Drame, Musical | 1h46min
Note de la rédaction :
7/10
7
Jesus Christ Superstar, l'affiche

  • Réalisateur : Norman Jewison
  • Acteurs : Ted Neeley, Carl Anderson, Yvonne Elliman, Barry Dennen
  • Date de sortie: 22 Nov 1973
  • Nationalité : Américain
  • Titre original : Jesus Christ Superstar
  • Titres alternatifs : Jesucristo superstar (Espagne) / Jesus Cristo Superstar (Portugal) / Jézus Krisztus szupersztár (Hongrie)
  • Année de production : 1973
  • Scénariste(s) : Melvyn Bragg & Norman Jewison d'après le livret de Tim Rice
  • Directeur de la photographie : Douglas Slocombe
  • Compositeur : Andrew Lloyd Webber
  • Société(s) de production : Universal Pictures
  • Distributeur : CIC
  • Éditeur(s) vidéo : CIC (VHS) / Universal Pictures France (DVD, 2004, 2008) / MEP Vidéo (DVD, 2012) / Elephant Films (DVD et blu-ray, 2017)
  • Dates de sortie vidéo : 1er décembre 2004 (DVD) / 8 juillet 2008 (DVD) / 8 août 2012 (DVD) / 7 novembre 2017 (DVD et blu-ray)
  • Box-office France / Paris-périphérie : 77 790 entrées / 35 934 entrées
  • Box-office nord-américain : 24,4 M$ (soit 162,7 M$ au cours du dollar de 2022)
  • Budget : -
  • Rentabilité : -
  • Classification : Tous publics
  • Formats : 2.35: 1 / Couleurs / Son : Mono
  • Festivals et récompenses : David di Donatello du meilleur film étranger en 1974 / 6 nominations aux Golden Globes 1974 / 1 nomination aux Oscars 1974
  • Illustrateur / Création graphique : Création Atelier 606
  • Crédits : Universal Pictures
Note des spectateurs :

Film culte dans les pays anglosaxons, Jesus Christ Superstar est une œuvre musicale très kitsch mais non dénuée de charme et de fulgurances. Le métrage anticipe de plusieurs années la naissance des clips vidéo et séduit par son esthétique travaillée.
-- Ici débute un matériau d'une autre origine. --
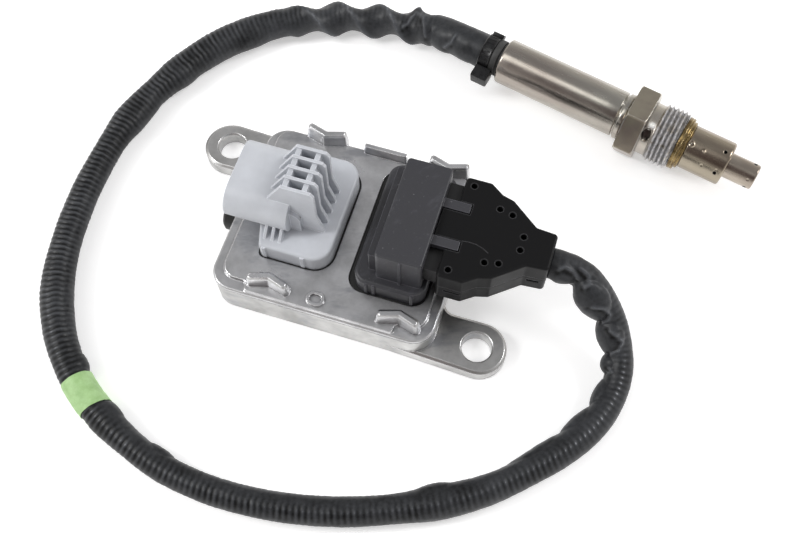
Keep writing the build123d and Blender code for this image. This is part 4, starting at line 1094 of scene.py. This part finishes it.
def build_outer_tube():
    profile = [(COLLAR_FRONT + 0.05, 7.0), (COLLAR_FRONT + 0.05, 7.25)]
    profile += [(68.7 + 0.15 * k, TUBE_RADIUS) for k in range(87)]
    profile += arc_profile(81.7, 6.5, 0.9, 88, 0, 7)
    profile += [(TUBE_FRONT, 4.3), (82.1, 4.3), (82.1, 6.2), (81.3, 6.8)]
    shape = tube_shape(TUBE_RADIUS, OUTER_HOLES, 0.55, 0.5, OUTER_DIMPLES)
    return lathe("outer_tube", profile, 240, shape)


def build_inner_tube():
    profile = [(72.0, 3.85)] + [(station, TIP_RADIUS) for station in (72.0, 76.0, 82.0, 86.0)]
    profile += [(89.0 + 0.15 * k, TIP_RADIUS) for k in range(20)]
    profile += arc_profile(91.9, 3.75, 0.5, 88, 0, 6)
    profile += [(TIP_FRONT, 1.4), (91.9, 1.4), (91.9, 3.3)]
    shape = tube_shape(TIP_RADIUS, TIP_HOLES, 0.5, 0.4, TIP_DIMPLES)
    return lathe("inner_tube", profile, 120, shape)


# The tube steels get painted shade round their holes.
brown_steel = steel("tube_steel", (0.36, 0.315, 0.245), (0.27, 0.22, 0.175), 0.2,
                    hole_shade_centres(OUTER_HOLES, TUBE_RADIUS))
grey_steel = steel("tip_steel", (0.42, 0.37, 0.31), (0.3, 0.25, 0.21), 0.2,
                   hole_shade_centres(TIP_HOLES, TIP_RADIUS))
finish_piece(build_outer_tube(), brown_steel, "outer_protection_tube")
finish_piece(build_inner_tube(), grey_steel, "inner_protection_tube")

# Plug: raised rims round its moulded holes and a fine flow line on its top face
PLUG_TOP = 33.0
PLUG_AXIS = 1.35
PLUG_HOLES = [(35.7, 14.35), (45.0, 9.05), (49.0, 8.2), (53.9, 2.2)]
RIM_PROFILE = [(0.96, -0.3), (0.96, 0.0), (1.02, 0.07), (1.14, 0.07), (1.24, 0.0), (1.24, -0.05)]
FLOW_LINE = [(36.9, -3.0), (39.0, -2.75), (41.2, -2.85), (43.4, -3.5), (45.4, -4.6)]
FLOW_SECTION = [(-0.2, -0.02), (0.0, 0.13), (0.2, -0.02)]


def add_rim(work, x, y, segments=28):
    """Raised rim round one moulded hole."""
    rings = []
    for radius, height in RIM_PROFILE:
        rings.append([work.verts.new(Vector((x + radius * cos(tau * k / segments),
                                             y + radius * sin(tau * k / segments),
                                             PLUG_TOP + height)) * MM)
                      for k in range(segments)])
    add_rings(work, rings)


def add_flow_line(work):
    """Low ridge along a line on the plug's top face."""
    for (x1, y1), (x2, y2) in zip(FLOW_LINE, FLOW_LINE[1:]):
        along = Vector((x2 - x1, y2 - y1, 0.0)).normalized()
        across = UP.cross(along)
        rows = []
        for x, y in ((x1, y1), (x2, y2)):
            rows.append([work.verts.new((Vector((x, y, PLUG_TOP + height)) + across * shift) * MM)
                         for shift, height in FLOW_SECTION])
        for k in range(2):
            work.faces.new((rows[0][k], rows[0][k + 1], rows[1][k + 1], rows[1][k]))


def build_plug_rims():
    work = bmesh.new()
    for x, half in PLUG_HOLES:
        for y in (PLUG_AXIS + half, PLUG_AXIS - half):
            add_rim(work, x, y)
    add_flow_line(work)
    return work_object("plug_rims", work, 60)


finish_piece(build_plug_rims(), plug_plastic)


# Floor and lights
def add_stage():
    bpy.ops.mesh.primitive_plane_add(size=6.0, location=(0.0, 0.0, -0.0003))
    floor = bpy.context.object
    floor.name = "floor"
    shader = Shader("floor_white", (0.9, 0.9, 0.9), 0.9, Emission_Color=(1.0, 1.0, 1.0, 1.0),
                    Emission_Strength=0.4)
    shader.to("Roughness", shader.level(shader.noise(3, 2), 0.0, 1.0, 0.86, 0.94))
    floor.data.materials.append(shader.material)


LAMP_SIZE = 0.4
SKY_LOW = (0.95, 0.93, 0.9)
SKY_HIGH = (0.42, 0.42, 0.43)
# Patches of the sky: direction, cosine at the edge and where it is full, share and colour
SKY_PATCHES = [
    ((0.0, -0.76, 0.65), 0.86, 0.97, 0.9, (0.12, 0.085, 0.085)),
    ((-0.33, -0.2, 0.92), 0.965, 0.995, 1.0, (2.6, 2.6, 2.55)),
]


def add_lamp(name, place, power):
    """Square area light that points at the origin."""
    data = bpy.data.lights.new(name, "AREA")
    data.shape = "RECTANGLE"
    data.size = LAMP_SIZE
    data.size_y = LAMP_SIZE
    data.energy = power
    light = link(bpy.data.objects.new(name, data))
    light.location = place
    light.rotation_euler = (-Vector(place)).to_track_quat("-Z", "Y").to_euler()


def add_world():
    """Bright low sky, dimmer overhead, with a warm dark patch and a bright one on the near side."""
    world = bpy.data.worlds.new("studio")
    world.use_nodes = True
    sky = Nodes(world.node_tree)
    direction = sky.node("ShaderNodeTexCoord").outputs["Generated"]
    split = sky.node("ShaderNodeSeparateXYZ")
    sky.join(direction, split.inputs["Vector"])
    colour = sky.ramp(split.outputs["Z"], 0.0, 0.85, SKY_LOW, SKY_HIGH)
    for towards, edge, full, share, tone in SKY_PATCHES:
        facing = sky.measure("DOT_PRODUCT", direction, Vector(towards).normalized())
        colour = sky.mix(sky.level(facing, edge, full, 0.0, share), colour, tone)
    background = sky.tree.nodes["Background"]
    background.inputs["Strength"].default_value = 1.0
    sky.join(colour, background.inputs["Color"])
    bpy.context.scene.world = world


add_stage()
add_world()
add_lamp("key", (-0.85, -0.28, 0.85), 6.5)
add_lamp("fill", (0.75, 0.4, 0.85), 5.0)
Synopsis : Une troupe de jeunes hippies se retrouve dans le désert et recrée en chansons et en danses les sept derniers jours de la vie du Christ.

La version filmée d’un spectacle musical de Broadway

Critique : La genèse de Jesus Christ Superstar débute lorsque les deux auteurs Tim Rice (parolier) et Andrew Lloyd Webber (compositeur) tentent de convaincre les producteurs de spectacles musicaux de la validité d’une œuvre portant sur les derniers jours de la vie du Christ. Ils cherchent ainsi à surfer sur la popularité du Messie auprès de la jeunesse hippie. A cette époque, Philippe Labro faisait même chanter à Johnny Hallyday “Jésus Christ est un hippie” dans la chanson éponyme en 1970.

Pourtant, aucun financier ne veut s’y risquer et les deux compères commencent donc par produire un double album concept dont les premiers singles ont rencontré le succès en 1970. Dès lors, le duo parvient à concrétiser leur désir de spectacle à Broadway en 1971. Le triomphe est instantané et leur pari est donc amplement gagné. La carrière des auteurs des futurs Evita (1976), Cats (1981) et Le fantôme de l’opéra (1986) est lancée.

Face au triomphe rencontré par le spectacle, l’acteur Barry Dennen qui jouait le rôle de Ponce Pilate sur scène propose à son metteur en scène d’Un violon sur le toit (1971), le grand Norman Jewison, de créer une version filmique du spectacle. Alors que le cinéaste venait de connaître un bel écho avec sa comédie musicale juive, il est plutôt partant pour réaliser le défi qui s’offre à lui : transposer une œuvre intégralement chantée en film. Pour cela, il approche Tim Rice qui livre un scénario trop ambitieux pour être tourné. Finalement, l’écriture se fera à quatre mains avec Melvyn Bragg.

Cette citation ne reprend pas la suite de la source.